Robert dos Santos’s call to be more human, to connect and to challenge AI and the dark cloud it’s set to bring upon humanity is certainly laudable – a valiant rallying cry for the dystopian, uncertain times we’re living through (I’m asking people to do a lot, but that’s what it means to be a human’: why one man made the first straight-to-video movie in 20 years, 4 June). However, I found one comment the film-maker made baffling: “Someone once said that if your mum can do it, it doesn’t have value.”
It’s frustrating that, in a world where we’ve made so much progress to combat everyday sexism, a sentiment like this could still be reeled off in a national newspaper. But also, who once said this? Whoever it was, they were clearly wrong. After all, how many mothers are doctors, artists, scientists, lawyers, cleaners, social workers, teachers? Does their work not have any value? Not to mention the unpaid domestic labour that mothers so often shoulder – the bedrock that holds up society and our economy.
In a 2016 report from the Office for National Statistics, women were found to do more than 60% more unpaid labour than men – and that unpaid work overall has a value of £1.01tn, equivalent to approximately 56% of gross domestic product. It’s ironic that an article challenging sloppy, mindless thinking should say such a thing. After all, it is perhaps this unpaid labour that most defines our humanity in opposition to AI.

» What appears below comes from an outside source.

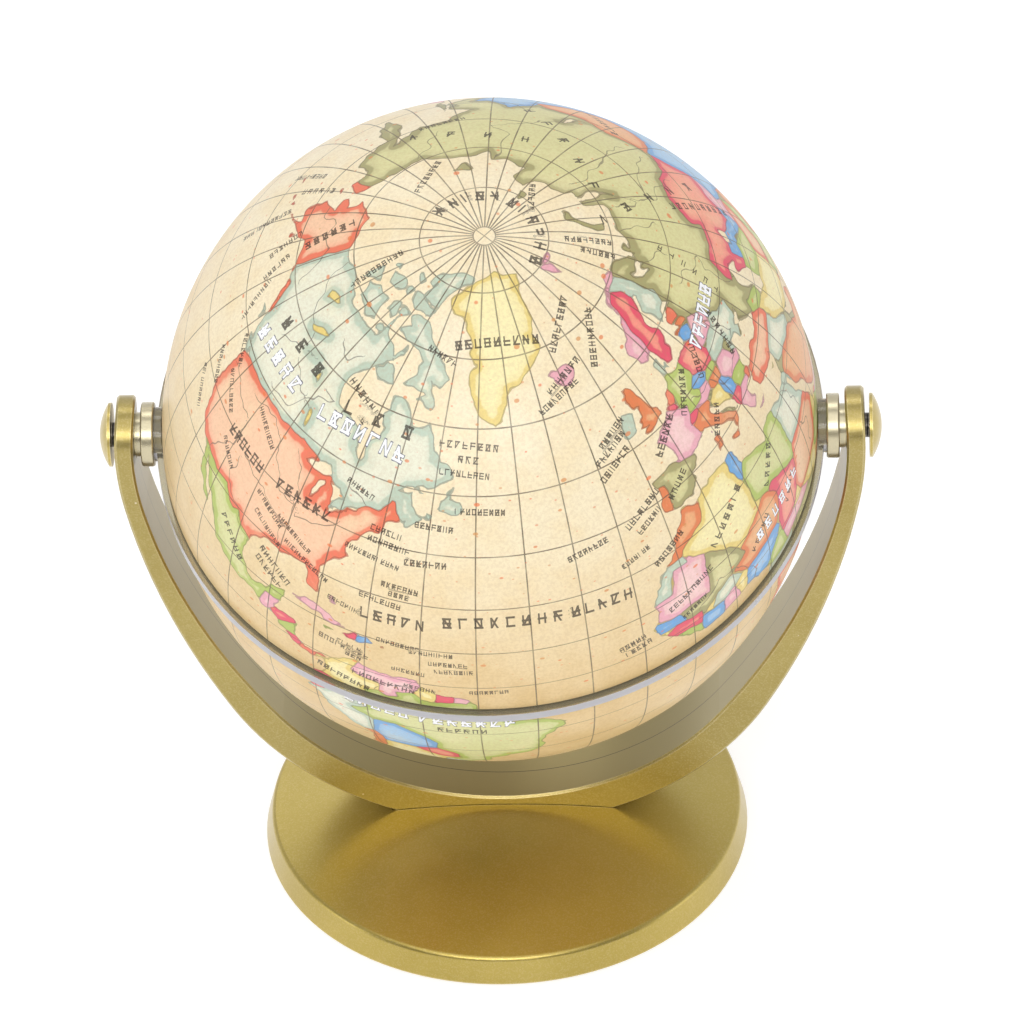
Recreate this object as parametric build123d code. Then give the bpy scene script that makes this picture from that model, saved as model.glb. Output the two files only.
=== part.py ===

The work of caring for elderly relatives, of changing nappies, of kissing bruised knees still disproportionately falls to women. And it is this work – of loving, caring, nurturing – that seems least imperilled by AI. That really defines what it is to be human. Perhaps one positive outcome of the AI revolution might be that we value this invisible, vital work more – that we understand that it has value precisely because your mum does it.